● **SET TASK**:
Return each line of the material verbatim.

Start of SOURCE DATA

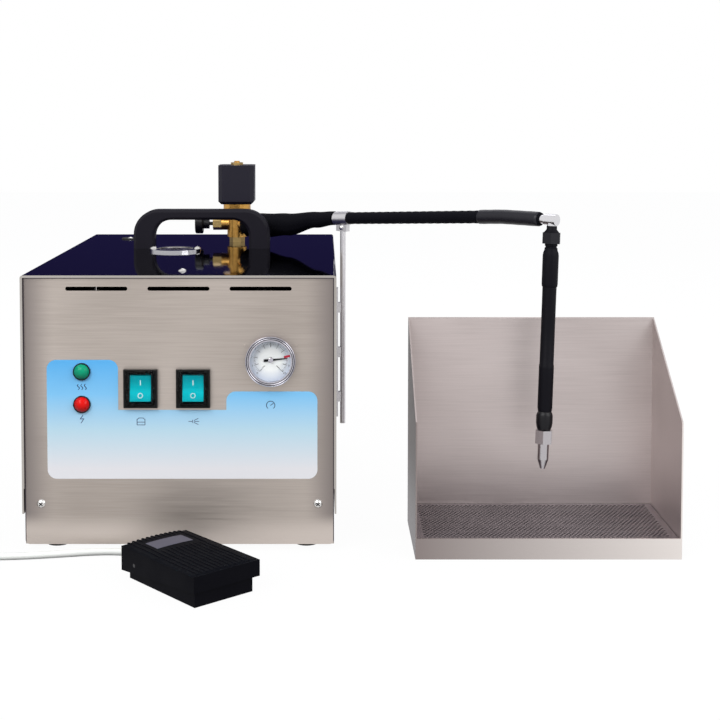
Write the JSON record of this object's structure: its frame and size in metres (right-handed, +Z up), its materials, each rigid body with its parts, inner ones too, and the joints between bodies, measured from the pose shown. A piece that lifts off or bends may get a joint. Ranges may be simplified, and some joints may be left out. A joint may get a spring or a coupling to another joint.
{
  "type": "jewelry steam cleaner",
  "caption": "Bench steam cleaner for jewelry: boiler casing with switches and gauge, solenoid valve, insulated arm with a hanging lance over a splash booth, and a foot pedal.",
  "frame": {"origin": "middle of the whole appliance on the table, its pedal cable and coil left out", "axes": "+X to the right along the front, +Y to the back, +Z up"},
  "size_m": [0.7003, 0.5321, 0.3255],
  "materials": {
    "casing_steel": "brushed",
    "polished_steel": "polished",
    "boiler_steel": "satin",
    "booth_steel": "brushed",
    "grille_steel": "perforated, dark",
    "brass": "machined",
    "label_film": "printed film, blue fading to white",
    "switch_black": "gloss",
    "black_plastic": "satin",
    "rocker_teal": "lit, translucent",
    "clear_cover": "clear soft plastic",
    "lamp_green": "translucent",
    "lamp_red": "translucent",
    "gauge_glass": "clear",
    "dial_white": "matt, printed",
    "needle_black": "matt",
    "copper": "drawn copper, stood in for by brass",
    "circuit_board": "gloss",
    "hose_black": "satin",
    "wrap_black": "woven",
    "rubber": "matt",
    "pedal_black": "moulded, satin",
    "cable_white": "soft, satin",
    "nut_black": "satin black"
  },
  "bodies": {
    "appliance": {"arm_boot": "hose_black", "arm_pipe": "polished_steel", "arm_sleeve": "hose_black", "arm_wrap": "wrap_black", "base_tray": "casing_steel", "boiler": "boiler_steel", "boiler_cradle": "boiler_steel", "boiler_switch": "switch_black", "booth": "booth_steel", "cable_coil": "cable_white", "cable_plug": "cable_white", "carry_handle": "black_plastic", "casing_screws": "polished_steel", "control_board": "circuit_board", "control_label": "label_film", "drain_plug": "brass", "fault_lamp": "lamp_red", "filler_ring": "polished_steel", "front_panel": "casing_steel", "gauge_case": "polished_steel", "gauge_dial": "dial_white", "gauge_glass": "gauge_glass", "gauge_pipe": "copper", "heating_element": "boiler_steel", "heating_lamp": "lamp_green", "lamp_bezels": "black_plastic", "mains_gland": "black_plastic", "outer_cover": "casing_steel", "pedal_base": "pedal_black", "pedal_cable": "cable_white", "pedal_gland": "cable_white", "pedal_pin": "polished_steel", "pedal_socket": "black_plastic", "pedal_spring": "polished_steel", "pedal_switch": "black_plastic", "pipe_clamp": "polished_steel", "pressure_switch": "brass", "rear_panel": "casing_steel", "rod_brackets": "casing_steel", "rubber_feet": "rubber", "safety_valve": "brass", "solenoid_coil": "switch_black", "steam_switch": "switch_black", "support_rod": "polished_steel", "switch_hoods": "clear_cover", "valve_body": "brass", "valve_nuts": "polished_steel"},
    "boiler_rocker": {"boiler_rocker": "rocker_teal"},
    "steam_rocker": {"steam_rocker": "rocker_teal"},
    "gauge_needle": {"gauge_needle": "needle_black"},
    "regulator_knob": {"regulator_knob": "black_plastic"},
    "filler_cap": {"filler_cap": "polished_steel"},
    "grille": {"grille": "grille_steel"},
    "lance": {"lance_elbow": "polished_steel", "lance_nut": "nut_black", "lance_tube": "hose_black", "lance_collar": "black_plastic", "nozzle": "polished_steel"},
    "pedal_treadle": {"pedal_treadle": "pedal_black"},
    "valve_plunger": {"valve_plunger": "polished_steel"}
  },
  "joints": [
    {"name": "boiler_rocker_turn", "type": "hinge", "parent": "appliance", "child": "boiler_rocker", "pos_m": [-0.1788, -0.12625, 0.1417], "axis": [1, 0, 0], "range_deg": [0, 14]},
    {"name": "steam_rocker_turn", "type": "hinge", "parent": "appliance", "child": "steam_rocker", "pos_m": [-0.1338, -0.12625, 0.1417], "axis": [1, 0, 0], "range_deg": [0, 14]},
    {"name": "gauge_needle_turn", "type": "hinge", "parent": "appliance", "child": "gauge_needle", "pos_m": [-0.0675, -0.12695, 0.1657], "axis": [0, 1, 0], "range_deg": [-219.2, 50.8]},
    {"name": "regulator_knob_turn", "type": "hinge", "parent": "appliance", "child": "regulator_knob", "pos_m": [-0.1402, 0.17065, 0.2585], "axis": [-1, 0, 0], "range_deg": [0, 720]},
    {"name": "filler_cap_lift", "type": "slide", "parent": "appliance", "child": "filler_cap", "axis": [0, 0, 1], "range_m": [0, 0.04]},
    {"name": "grille_lift", "type": "slide", "parent": "appliance", "child": "grille", "axis": [0, 0, 1], "range_m": [0, 0.04]},
    {"name": "lance_swing", "type": "hinge", "parent": "appliance", "child": "lance", "pos_m": [0.17721, -0.09957, 0.2842], "axis": [0.7337, -0.6794, 0], "range_deg": [-17, 15]},
    {"name": "pedal_treadle_tip", "type": "hinge", "parent": "appliance", "child": "pedal_treadle", "pos_m": [-0.15195, -0.1836, 0.013], "axis": [0.7547, 0.6561, 0], "range_deg": [0, 4], "stiffness_Nm_per_rad": 2, "springref_deg": -20.05, "deforming": ["pedal_spring"]},
    {"name": "valve_plunger_lift", "type": "slide", "parent": "appliance", "child": "valve_plunger", "axis": [0, 0, 1], "range_m": [0, 0.0025], "stiffness_N_per_m": 300, "springref_m": -0.008}
  ]
}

End of SOURCE DATA

● **SOLUTION TO THIS TASK**:
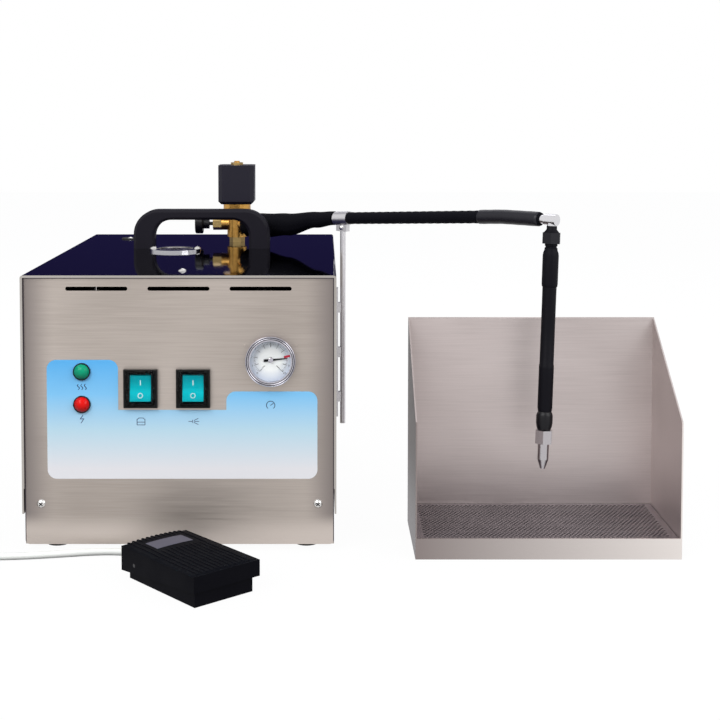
Write the JSON record of this object's structure: its frame and size in metres (right-handed, +Z up), its materials, each rigid body with its parts, inner ones too, and the joints between bodies, measured from the pose shown. A piece that lifts off or bends may get a joint. Ranges may be simplified, and some joints may be left out. A joint may get a spring or a coupling to another joint.
{
  "type": "jewelry steam cleaner",
  "caption": "Bench steam cleaner for jewelry: boiler casing with switches and gauge, solenoid valve, insulated arm with a hanging lance over a splash booth, and a foot pedal.",
  "frame": {"origin": "middle of the whole appliance on the table, its pedal cable and coil left out", "axes": "+X to the right along the front, +Y to the back, +Z up"},
  "size_m": [0.7003, 0.5321, 0.3255],
  "materials": {
    "casing_steel": "brushed",
    "polished_steel": "polished",
    "boiler_steel": "satin",
    "booth_steel": "brushed",
    "grille_steel": "perforated, dark",
    "brass": "machined",
    "label_film": "printed film, blue fading to white",
    "switch_black": "gloss",
    "black_plastic": "satin",
    "rocker_teal": "lit, translucent",
    "clear_cover": "clear soft plastic",
    "lamp_green": "translucent",
    "lamp_red": "translucent",
    "gauge_glass": "clear",
    "dial_white": "matt, printed",
    "needle_black": "matt",
    "copper": "drawn copper, stood in for by brass",
    "circuit_board": "gloss",
    "hose_black": "satin",
    "wrap_black": "woven",
    "rubber": "matt",
    "pedal_black": "moulded, satin",
    "cable_white": "soft, satin",
    "nut_black": "satin black"
  },
  "bodies": {
    "appliance": {"arm_boot": "hose_black", "arm_pipe": "polished_steel", "arm_sleeve": "hose_black", "arm_wrap": "wrap_black", "base_tray": "casing_steel", "boiler": "boiler_steel", "boiler_cradle": "boiler_steel", "boiler_switch": "switch_black", "booth": "booth_steel", "cable_coil": "cable_white", "cable_plug": "cable_white", "carry_handle": "black_plastic", "casing_screws": "polished_steel", "control_board": "circuit_board", "control_label": "label_film", "drain_plug": "brass", "fault_lamp": "lamp_red", "filler_ring": "polished_steel", "front_panel": "casing_steel", "gauge_case": "polished_steel", "gauge_dial": "dial_white", "gauge_glass": "gauge_glass", "gauge_pipe": "copper", "heating_element": "boiler_steel", "heating_lamp": "lamp_green", "lamp_bezels": "black_plastic", "mains_gland": "black_plastic", "outer_cover": "casing_steel", "pedal_base": "pedal_black", "pedal_cable": "cable_white", "pedal_gland": "cable_white", "pedal_pin": "polished_steel", "pedal_socket": "black_plastic", "pedal_spring": "polished_steel", "pedal_switch": "black_plastic", "pipe_clamp": "polished_steel", "pressure_switch": "brass", "rear_panel": "casing_steel", "rod_brackets": "casing_steel", "rubber_feet": "rubber", "safety_valve": "brass", "solenoid_coil": "switch_black", "steam_switch": "switch_black", "support_rod": "polished_steel", "switch_hoods": "clear_cover", "valve_body": "brass", "valve_nuts": "polished_steel"},
    "boiler_rocker": {"boiler_rocker": "rocker_teal"},
    "steam_rocker": {"steam_rocker": "rocker_teal"},
    "gauge_needle": {"gauge_needle": "needle_black"},
    "regulator_knob": {"regulator_knob": "black_plastic"},
    "filler_cap": {"filler_cap": "polished_steel"},
    "grille": {"grille": "grille_steel"},
    "lance": {"lance_elbow": "polished_steel", "lance_nut": "nut_black", "lance_tube": "hose_black", "lance_collar": "black_plastic", "nozzle": "polished_steel"},
    "pedal_treadle": {"pedal_treadle": "pedal_black"},
    "valve_plunger": {"valve_plunger": "polished_steel"}
  },
  "joints": [
    {"name": "boiler_rocker_turn", "type": "hinge", "parent": "appliance", "child": "boiler_rocker", "pos_m": [-0.1788, -0.12625, 0.1417], "axis": [1, 0, 0], "range_deg": [0, 14]},
    {"name": "steam_rocker_turn", "type": "hinge", "parent": "appliance", "child": "steam_rocker", "pos_m": [-0.1338, -0.12625, 0.1417], "axis": [1, 0, 0], "range_deg": [0, 14]},
    {"name": "gauge_needle_turn", "type": "hinge", "parent": "appliance", "child": "gauge_needle", "pos_m": [-0.0675, -0.12695, 0.1657], "axis": [0, 1, 0], "range_deg": [-219.2, 50.8]},
    {"name": "regulator_knob_turn", "type": "hinge", "parent": "appliance", "child": "regulator_knob", "pos_m": [-0.1402, 0.17065, 0.2585], "axis": [-1, 0, 0], "range_deg": [0, 720]},
    {"name": "filler_cap_lift", "type": "slide", "parent": "appliance", "child": "filler_cap", "axis": [0, 0, 1], "range_m": [0, 0.04]},
    {"name": "grille_lift", "type": "slide", "parent": "appliance", "child": "grille", "axis": [0, 0, 1], "range_m": [0, 0.04]},
    {"name": "lance_swing", "type": "hinge", "parent": "appliance", "child": "lance", "pos_m": [0.17721, -0.09957, 0.2842], "axis": [0.7337, -0.6794, 0], "range_deg": [-17, 15]},
    {"name": "pedal_treadle_tip", "type": "hinge", "parent": "appliance", "child": "pedal_treadle", "pos_m": [-0.15195, -0.1836, 0.013], "axis": [0.7547, 0.6561, 0], "range_deg": [0, 4], "stiffness_Nm_per_rad": 2, "springref_deg": -20.05, "deforming": ["pedal_spring"]},
    {"name": "valve_plunger_lift", "type": "slide", "parent": "appliance", "child": "valve_plunger", "axis": [0, 0, 1], "range_m": [0, 0.0025], "stiffness_N_per_m": 300, "springref_m": -0.008}
  ]
}